7 Responses to Unintentional Community

  1. I think that this “unintentional community” is what people used to have a lot more of, but nowadays, we often need to join something with lots of meeting to have it. It’s so great that you have been able to find such community for yourselves! And great that you can appreciate it — many people would hide inside their homes and never get to know the neighbors at all.

  2. Kimberly says:

    I totally agree with you that smaller, yard-less homes, and people walking/biking tend to create an “unintentional community”. When my oldest were younger and we lived in Chicago, we lived in such a situation.
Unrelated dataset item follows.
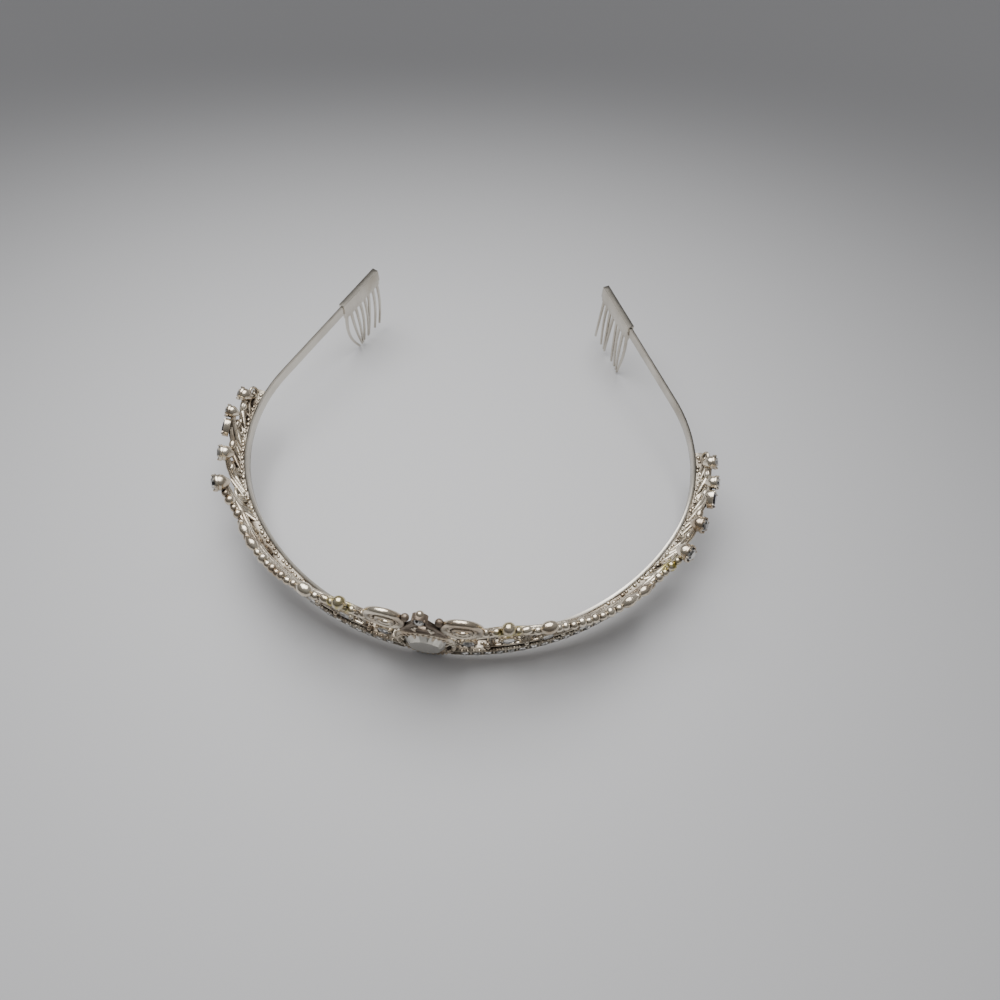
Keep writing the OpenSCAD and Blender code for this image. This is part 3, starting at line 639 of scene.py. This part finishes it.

There was always someone at the park I knew, always someone out on the street that I knew, you ran into your neighbors all the time… Living in suburbia now, it seems kind of lonely sometimes– very few people out on the streets and neighbors that you often just wave “hi” to from a distance.

  3. Zane Selvans says:

    I think a lot of the “Intentional Community” movement is really trying to re-capture this kind of naturally functional community, that’s existed in small towns and *good* urban spaces for, well, basically forever, but that’s been lost in the US, largely do to automobile-centric development patterns in the last 60 years or so. If you’ve never read it, Jane Jacobs’ “The Death and Life of Great American Cities” is an excellent exploration of how dense, urban spaces work (or fail to work) in a social context.

  4. Stephanie Hirsch says:

    Love this post. That’s exactly how I feel about my neighborhood as well. The coffee shops are the common living rooms, the parks are the common back yards. Sometimes I feel like our block is a dorm hallway, and that we can go in and out of the rooms, and it’s a good feeling. That’s the upside of density and I hope neighborhoods like ours are a model for the future, even though they were built 100 years ago.

  5. Bionic baby mama says:

    Yes. This is what I love about where we live, even while I wish we had more space and maybe could afford a car…. I do like it that if I’m in a hurry, I have to take a different street, because otherwise I will run into too many people to talk to. I fear moving somewhere less crowded, even though I miss having a yard.

  6. Jen (yup, another one) says:

    Infrastructure and design are a big part of official co-housing, too. :) But it’s nice to have it organically and without meetings!